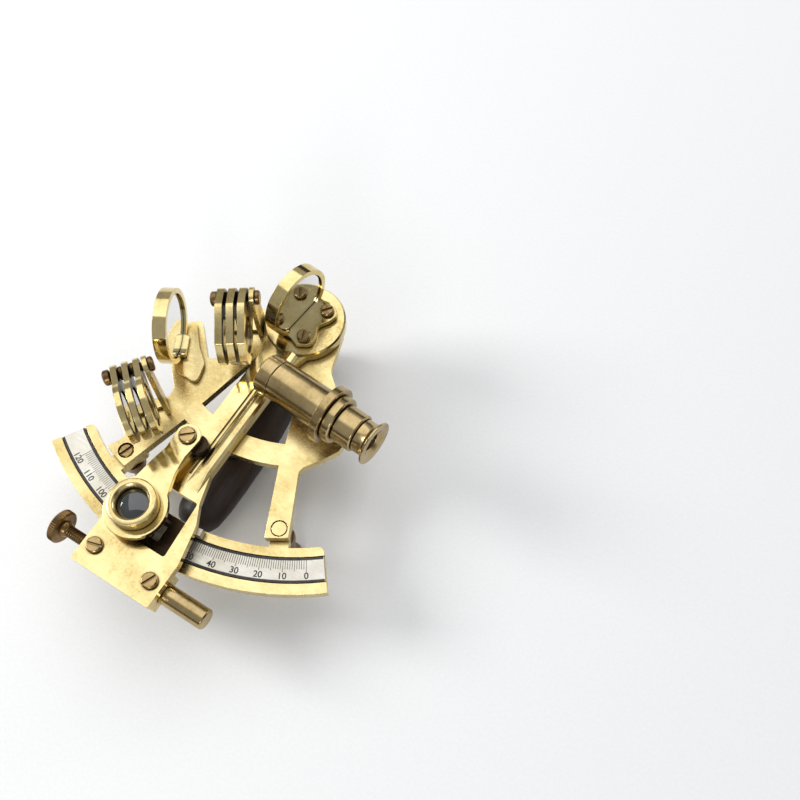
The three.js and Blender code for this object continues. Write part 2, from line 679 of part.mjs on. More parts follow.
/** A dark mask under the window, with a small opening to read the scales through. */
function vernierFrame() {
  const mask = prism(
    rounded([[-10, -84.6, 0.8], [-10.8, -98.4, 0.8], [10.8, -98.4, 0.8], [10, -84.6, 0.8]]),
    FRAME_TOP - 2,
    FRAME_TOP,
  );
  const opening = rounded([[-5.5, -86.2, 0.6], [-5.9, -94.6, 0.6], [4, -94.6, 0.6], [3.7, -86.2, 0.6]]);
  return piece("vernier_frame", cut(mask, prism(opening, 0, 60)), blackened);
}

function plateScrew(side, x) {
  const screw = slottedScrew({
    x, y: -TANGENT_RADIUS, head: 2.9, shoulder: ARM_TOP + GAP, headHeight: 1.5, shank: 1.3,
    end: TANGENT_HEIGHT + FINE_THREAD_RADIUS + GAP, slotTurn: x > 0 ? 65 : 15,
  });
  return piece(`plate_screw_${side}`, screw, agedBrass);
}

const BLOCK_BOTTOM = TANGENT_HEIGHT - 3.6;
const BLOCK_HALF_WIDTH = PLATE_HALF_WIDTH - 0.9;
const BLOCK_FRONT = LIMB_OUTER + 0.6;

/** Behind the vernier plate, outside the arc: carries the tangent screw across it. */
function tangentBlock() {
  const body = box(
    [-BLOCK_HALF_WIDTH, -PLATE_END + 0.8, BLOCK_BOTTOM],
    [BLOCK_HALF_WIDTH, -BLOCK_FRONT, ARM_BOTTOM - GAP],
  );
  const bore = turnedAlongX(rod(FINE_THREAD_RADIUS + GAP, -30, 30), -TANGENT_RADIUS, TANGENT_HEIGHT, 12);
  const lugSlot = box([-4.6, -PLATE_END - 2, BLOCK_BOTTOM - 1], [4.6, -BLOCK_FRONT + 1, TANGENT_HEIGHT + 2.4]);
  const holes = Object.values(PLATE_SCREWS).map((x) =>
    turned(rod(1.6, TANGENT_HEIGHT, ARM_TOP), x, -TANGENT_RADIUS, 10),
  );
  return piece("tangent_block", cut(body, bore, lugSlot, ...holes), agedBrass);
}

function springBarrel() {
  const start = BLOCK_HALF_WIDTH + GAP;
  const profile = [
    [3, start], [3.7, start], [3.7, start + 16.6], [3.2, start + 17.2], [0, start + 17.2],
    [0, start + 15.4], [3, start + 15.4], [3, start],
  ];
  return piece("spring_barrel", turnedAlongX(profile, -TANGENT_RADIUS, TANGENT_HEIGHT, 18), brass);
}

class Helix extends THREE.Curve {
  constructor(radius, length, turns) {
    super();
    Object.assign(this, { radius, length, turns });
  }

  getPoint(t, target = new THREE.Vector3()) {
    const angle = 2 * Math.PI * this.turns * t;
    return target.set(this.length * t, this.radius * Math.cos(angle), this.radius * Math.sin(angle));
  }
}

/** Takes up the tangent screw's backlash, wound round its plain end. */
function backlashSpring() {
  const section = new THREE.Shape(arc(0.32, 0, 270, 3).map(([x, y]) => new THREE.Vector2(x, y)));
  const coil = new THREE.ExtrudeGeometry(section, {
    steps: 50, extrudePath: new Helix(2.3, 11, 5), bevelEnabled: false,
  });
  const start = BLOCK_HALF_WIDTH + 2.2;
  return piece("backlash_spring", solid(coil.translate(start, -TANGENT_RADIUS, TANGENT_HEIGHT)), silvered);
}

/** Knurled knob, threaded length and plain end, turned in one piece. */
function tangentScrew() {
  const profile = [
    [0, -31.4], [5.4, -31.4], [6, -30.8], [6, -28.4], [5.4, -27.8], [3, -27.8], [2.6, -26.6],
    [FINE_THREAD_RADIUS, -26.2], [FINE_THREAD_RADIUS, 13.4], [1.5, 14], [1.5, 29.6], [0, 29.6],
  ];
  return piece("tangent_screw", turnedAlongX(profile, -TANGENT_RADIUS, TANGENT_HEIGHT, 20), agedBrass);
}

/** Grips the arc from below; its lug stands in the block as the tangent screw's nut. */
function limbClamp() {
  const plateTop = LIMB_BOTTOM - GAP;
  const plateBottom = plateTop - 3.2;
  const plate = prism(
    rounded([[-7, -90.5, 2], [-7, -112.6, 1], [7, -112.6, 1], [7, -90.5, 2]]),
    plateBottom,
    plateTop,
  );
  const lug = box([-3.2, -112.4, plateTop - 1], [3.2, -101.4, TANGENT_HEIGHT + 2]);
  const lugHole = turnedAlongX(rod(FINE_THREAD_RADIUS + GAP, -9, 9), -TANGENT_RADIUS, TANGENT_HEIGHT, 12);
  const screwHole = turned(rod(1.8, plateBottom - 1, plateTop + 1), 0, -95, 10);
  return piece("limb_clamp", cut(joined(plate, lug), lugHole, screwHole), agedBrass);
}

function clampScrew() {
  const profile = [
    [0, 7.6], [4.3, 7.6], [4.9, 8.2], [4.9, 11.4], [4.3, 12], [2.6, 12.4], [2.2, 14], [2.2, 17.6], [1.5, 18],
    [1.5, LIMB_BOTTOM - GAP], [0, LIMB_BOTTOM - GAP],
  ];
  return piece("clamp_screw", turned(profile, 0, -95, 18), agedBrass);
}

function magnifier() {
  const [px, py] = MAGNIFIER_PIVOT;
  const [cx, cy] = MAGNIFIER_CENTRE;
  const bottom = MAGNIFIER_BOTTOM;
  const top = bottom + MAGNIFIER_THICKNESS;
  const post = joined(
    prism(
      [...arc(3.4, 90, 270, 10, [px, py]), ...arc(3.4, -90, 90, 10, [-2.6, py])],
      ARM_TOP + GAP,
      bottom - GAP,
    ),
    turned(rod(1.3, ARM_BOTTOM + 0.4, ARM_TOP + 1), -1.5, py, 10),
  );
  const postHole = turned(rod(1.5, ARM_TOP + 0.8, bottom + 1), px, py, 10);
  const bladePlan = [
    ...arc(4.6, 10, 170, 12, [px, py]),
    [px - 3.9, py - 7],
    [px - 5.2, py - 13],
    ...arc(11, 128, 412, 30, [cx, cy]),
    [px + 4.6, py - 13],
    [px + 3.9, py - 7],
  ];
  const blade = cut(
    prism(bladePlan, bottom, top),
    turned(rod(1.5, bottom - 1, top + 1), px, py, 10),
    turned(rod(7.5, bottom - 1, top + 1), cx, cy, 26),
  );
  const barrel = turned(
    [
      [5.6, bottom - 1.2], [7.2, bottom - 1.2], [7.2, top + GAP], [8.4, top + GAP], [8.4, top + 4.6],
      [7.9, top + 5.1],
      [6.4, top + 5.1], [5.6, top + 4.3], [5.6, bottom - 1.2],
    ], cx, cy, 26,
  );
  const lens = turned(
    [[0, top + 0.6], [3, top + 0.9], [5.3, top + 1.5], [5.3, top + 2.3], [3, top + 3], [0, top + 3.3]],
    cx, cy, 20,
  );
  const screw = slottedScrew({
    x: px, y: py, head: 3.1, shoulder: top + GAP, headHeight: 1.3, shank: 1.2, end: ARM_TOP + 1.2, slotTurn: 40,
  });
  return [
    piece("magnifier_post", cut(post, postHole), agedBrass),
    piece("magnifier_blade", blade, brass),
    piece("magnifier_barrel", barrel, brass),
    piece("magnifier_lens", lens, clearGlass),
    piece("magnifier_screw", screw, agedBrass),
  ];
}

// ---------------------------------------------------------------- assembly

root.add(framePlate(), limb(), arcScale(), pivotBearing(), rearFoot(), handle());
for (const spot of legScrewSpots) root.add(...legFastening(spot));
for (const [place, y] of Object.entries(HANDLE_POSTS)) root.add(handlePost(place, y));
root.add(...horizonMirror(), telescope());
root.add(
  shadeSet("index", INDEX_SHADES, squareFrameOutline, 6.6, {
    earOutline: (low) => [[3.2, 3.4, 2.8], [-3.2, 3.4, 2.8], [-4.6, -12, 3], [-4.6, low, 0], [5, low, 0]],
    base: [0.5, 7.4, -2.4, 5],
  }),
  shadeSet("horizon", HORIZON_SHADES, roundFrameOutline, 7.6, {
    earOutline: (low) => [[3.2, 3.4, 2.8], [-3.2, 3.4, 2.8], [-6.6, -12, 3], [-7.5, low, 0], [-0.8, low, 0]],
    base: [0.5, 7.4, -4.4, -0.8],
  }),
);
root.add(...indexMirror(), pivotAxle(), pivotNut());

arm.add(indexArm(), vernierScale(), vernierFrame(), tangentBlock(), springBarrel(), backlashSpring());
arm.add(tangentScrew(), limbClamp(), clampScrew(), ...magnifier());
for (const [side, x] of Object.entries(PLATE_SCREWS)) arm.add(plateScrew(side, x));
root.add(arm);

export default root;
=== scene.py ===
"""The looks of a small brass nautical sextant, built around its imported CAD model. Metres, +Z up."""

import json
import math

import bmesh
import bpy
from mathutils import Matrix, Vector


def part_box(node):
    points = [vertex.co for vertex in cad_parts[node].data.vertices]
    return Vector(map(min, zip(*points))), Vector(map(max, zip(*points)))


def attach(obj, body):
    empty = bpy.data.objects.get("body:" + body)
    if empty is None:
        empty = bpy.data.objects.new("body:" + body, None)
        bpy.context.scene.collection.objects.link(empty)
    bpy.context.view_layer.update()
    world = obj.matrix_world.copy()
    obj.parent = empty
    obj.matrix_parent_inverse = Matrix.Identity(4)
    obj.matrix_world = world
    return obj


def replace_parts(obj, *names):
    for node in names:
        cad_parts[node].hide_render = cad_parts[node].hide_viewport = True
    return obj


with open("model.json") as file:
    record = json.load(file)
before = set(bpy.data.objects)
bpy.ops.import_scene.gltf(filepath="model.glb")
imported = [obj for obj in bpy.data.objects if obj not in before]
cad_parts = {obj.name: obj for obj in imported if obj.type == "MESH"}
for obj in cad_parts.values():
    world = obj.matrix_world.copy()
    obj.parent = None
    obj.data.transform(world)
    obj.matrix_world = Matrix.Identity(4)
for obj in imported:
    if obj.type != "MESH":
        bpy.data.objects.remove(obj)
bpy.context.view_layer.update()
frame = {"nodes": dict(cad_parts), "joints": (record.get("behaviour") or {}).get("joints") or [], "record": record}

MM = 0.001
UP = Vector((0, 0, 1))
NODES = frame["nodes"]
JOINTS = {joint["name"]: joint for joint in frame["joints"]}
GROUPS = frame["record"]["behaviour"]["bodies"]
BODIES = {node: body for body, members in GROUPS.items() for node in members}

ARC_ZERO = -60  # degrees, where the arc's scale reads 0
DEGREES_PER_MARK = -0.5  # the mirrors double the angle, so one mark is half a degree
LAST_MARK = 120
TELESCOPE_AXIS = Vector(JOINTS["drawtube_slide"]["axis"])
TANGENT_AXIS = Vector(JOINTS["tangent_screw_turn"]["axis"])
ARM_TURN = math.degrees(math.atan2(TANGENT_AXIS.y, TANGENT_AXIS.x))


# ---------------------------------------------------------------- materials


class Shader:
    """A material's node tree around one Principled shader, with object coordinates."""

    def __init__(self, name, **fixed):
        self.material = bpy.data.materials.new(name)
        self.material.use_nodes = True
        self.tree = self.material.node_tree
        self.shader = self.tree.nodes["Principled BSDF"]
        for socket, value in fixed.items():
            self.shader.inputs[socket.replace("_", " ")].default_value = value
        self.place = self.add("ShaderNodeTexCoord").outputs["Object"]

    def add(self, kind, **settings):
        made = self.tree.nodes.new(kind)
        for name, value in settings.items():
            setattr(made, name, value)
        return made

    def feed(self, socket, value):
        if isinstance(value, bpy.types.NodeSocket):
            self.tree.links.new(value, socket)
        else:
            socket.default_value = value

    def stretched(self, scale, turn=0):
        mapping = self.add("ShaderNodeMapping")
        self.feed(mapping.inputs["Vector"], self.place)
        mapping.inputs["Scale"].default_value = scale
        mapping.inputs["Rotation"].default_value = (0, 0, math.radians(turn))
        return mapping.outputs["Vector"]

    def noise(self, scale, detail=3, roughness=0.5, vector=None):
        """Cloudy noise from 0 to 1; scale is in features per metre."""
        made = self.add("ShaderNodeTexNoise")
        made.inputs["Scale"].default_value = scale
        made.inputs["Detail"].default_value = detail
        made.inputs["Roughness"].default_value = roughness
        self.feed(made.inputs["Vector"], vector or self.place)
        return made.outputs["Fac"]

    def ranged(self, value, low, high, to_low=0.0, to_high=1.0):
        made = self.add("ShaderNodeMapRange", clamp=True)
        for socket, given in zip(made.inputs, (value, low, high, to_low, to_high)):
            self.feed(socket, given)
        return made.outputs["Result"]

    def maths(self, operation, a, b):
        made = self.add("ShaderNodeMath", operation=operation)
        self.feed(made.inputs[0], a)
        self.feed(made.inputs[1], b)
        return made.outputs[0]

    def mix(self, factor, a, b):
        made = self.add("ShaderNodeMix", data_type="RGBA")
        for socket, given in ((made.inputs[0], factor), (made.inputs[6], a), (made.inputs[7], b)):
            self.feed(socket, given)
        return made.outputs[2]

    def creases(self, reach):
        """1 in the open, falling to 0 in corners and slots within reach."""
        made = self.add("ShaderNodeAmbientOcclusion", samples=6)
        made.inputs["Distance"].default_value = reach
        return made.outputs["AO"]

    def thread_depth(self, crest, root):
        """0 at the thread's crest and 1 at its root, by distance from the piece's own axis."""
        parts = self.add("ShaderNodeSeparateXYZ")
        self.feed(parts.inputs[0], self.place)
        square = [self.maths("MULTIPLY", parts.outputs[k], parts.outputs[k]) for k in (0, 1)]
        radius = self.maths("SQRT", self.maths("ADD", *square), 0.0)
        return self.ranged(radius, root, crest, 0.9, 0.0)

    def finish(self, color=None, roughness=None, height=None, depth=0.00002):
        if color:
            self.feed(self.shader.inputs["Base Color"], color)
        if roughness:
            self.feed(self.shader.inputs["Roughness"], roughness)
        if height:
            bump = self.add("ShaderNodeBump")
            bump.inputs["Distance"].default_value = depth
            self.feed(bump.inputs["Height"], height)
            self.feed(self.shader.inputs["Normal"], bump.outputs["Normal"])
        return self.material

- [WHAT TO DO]
Repeat word for word the lines from the line with "tangentBlock(), springBarrel(), backlashSpring());" to the line with "if empty is", both lines included.

- [WRITTEN ANSWER]
arm.add(indexArm(), vernierScale(), vernierFrame(), tangentBlock(), springBarrel(), backlashSpring());
arm.add(tangentScrew(), limbClamp(), clampScrew(), ...magnifier());
for (const [side, x] of Object.entries(PLATE_SCREWS)) arm.add(plateScrew(side, x));
root.add(arm);

export default root;
=== scene.py ===
"""The looks of a small brass nautical sextant, built around its imported CAD model. Metres, +Z up."""

import json
import math

import bmesh
import bpy
from mathutils import Matrix, Vector


def part_box(node):
    points = [vertex.co for vertex in cad_parts[node].data.vertices]
    return Vector(map(min, zip(*points))), Vector(map(max, zip(*points)))


def attach(obj, body):
    empty = bpy.data.objects.get("body:" + body)
    if empty is None:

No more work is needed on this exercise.